* Given problem: Reproduce, word for word, every line from the first one down to the line containing "direction * corner", and nothing else.

* Provided data:
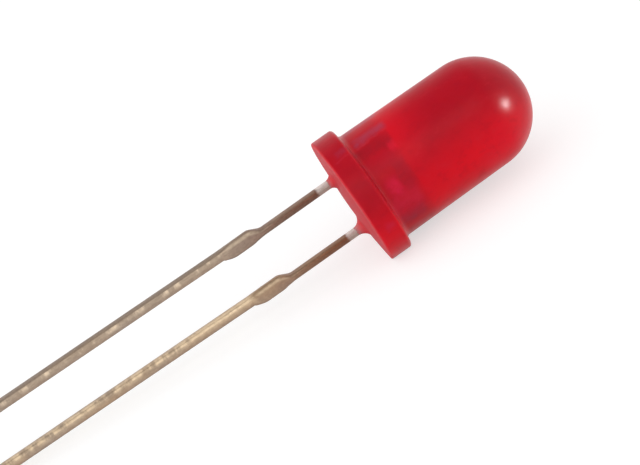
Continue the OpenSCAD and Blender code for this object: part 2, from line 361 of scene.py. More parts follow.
def drawn_lead_tree():
    """Sweeps a round-cornered section along a lead's stations, with a slight ripple in its tin."""
    tree, size, out = new_group("Drawn Lead", "GeometryNodeTree", {
        "Stations": SOLID, "Section Points": WHOLE, "Ripple": NUMBER, "Ripple Length": NUMBER,
        "Seed": NUMBER, "Finish": FINISH,
    }, {"Lead": SOLID})
    grid, share, row = wrapped_grid(size["Stations"], size["Section Points"])
    step = 2 * math.pi / size["Section Points"]
    angle = share * (2 * math.pi) + step * 0.5
    cosine, sine = angle.math("COSINE"), angle.math("SINE")
    middle, height, half_wide, half_deep, corner, lean, painted_highlight = (
        row_value(size["Stations"], name, row)
        for name in ("middle", "height", "half_wide", "half_deep", "corner", "lean", "painted_highlight"))

    def offset(half, direction):
        """Distance from the middle to the section's edge, along one of its sides."""
        return direction.math("SIGN") * (half - corner) + direction * corner

    spot = combine(cosine * 0.35, sine * 0.35, height / size["Ripple Length"])
    rough = add(tree, "ShaderNodeTexNoise", {
        "Vector": spot, "W": size["Seed"], "Scale": 1.0, "Detail": 2.0,
    }, noise_dimensions="4D")
    sunk = 1.0 - size["Ripple"] * rough / half_deep.math("MAXIMUM", 1e-5)
    wide, deep = offset(half_wide, cosine) * sunk, offset(half_deep, sine) * sunk
    position = combine(middle + wide * lean.math("COSINE"), deep, height + wide * lean.math("SINE"))
    # 1 where the highlight is painted on the tin and on the far side from there, and -1 halfway between.
    mark = ((angle - painted_highlight) * 2.0).math("COSINE")
    grid = add(tree, "GeometryNodeStoreNamedAttribute", {
        "Geometry": grid, "Name": "corner_mark", "Value": mark,
    }, data_type="FLOAT", domain="POINT")
    close_and_finish(grid, position, size["Finish"], out)
    return tree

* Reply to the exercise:
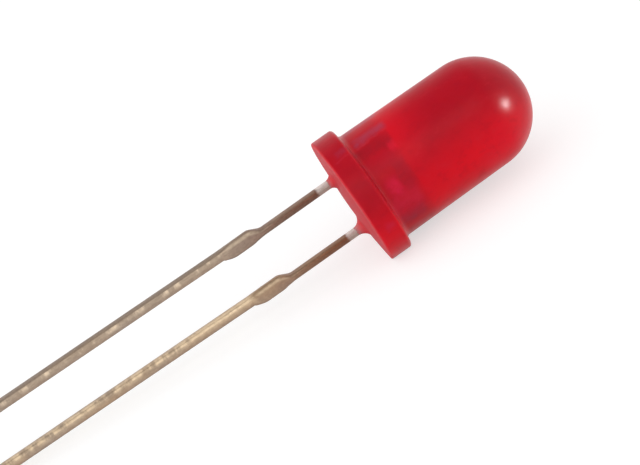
Continue the OpenSCAD and Blender code for this object: part 2, from line 361 of scene.py. More parts follow.
def drawn_lead_tree():
    """Sweeps a round-cornered section along a lead's stations, with a slight ripple in its tin."""
    tree, size, out = new_group("Drawn Lead", "GeometryNodeTree", {
        "Stations": SOLID, "Section Points": WHOLE, "Ripple": NUMBER, "Ripple Length": NUMBER,
        "Seed": NUMBER, "Finish": FINISH,
    }, {"Lead": SOLID})
    grid, share, row = wrapped_grid(size["Stations"], size["Section Points"])
    step = 2 * math.pi / size["Section Points"]
    angle = share * (2 * math.pi) + step * 0.5
    cosine, sine = angle.math("COSINE"), angle.math("SINE")
    middle, height, half_wide, half_deep, corner, lean, painted_highlight = (
        row_value(size["Stations"], name, row)
        for name in ("middle", "height", "half_wide", "half_deep", "corner", "lean", "painted_highlight"))

    def offset(half, direction):
        """Distance from the middle to the section's edge, along one of its sides."""
        return direction.math("SIGN") * (half - corner) + direction * corner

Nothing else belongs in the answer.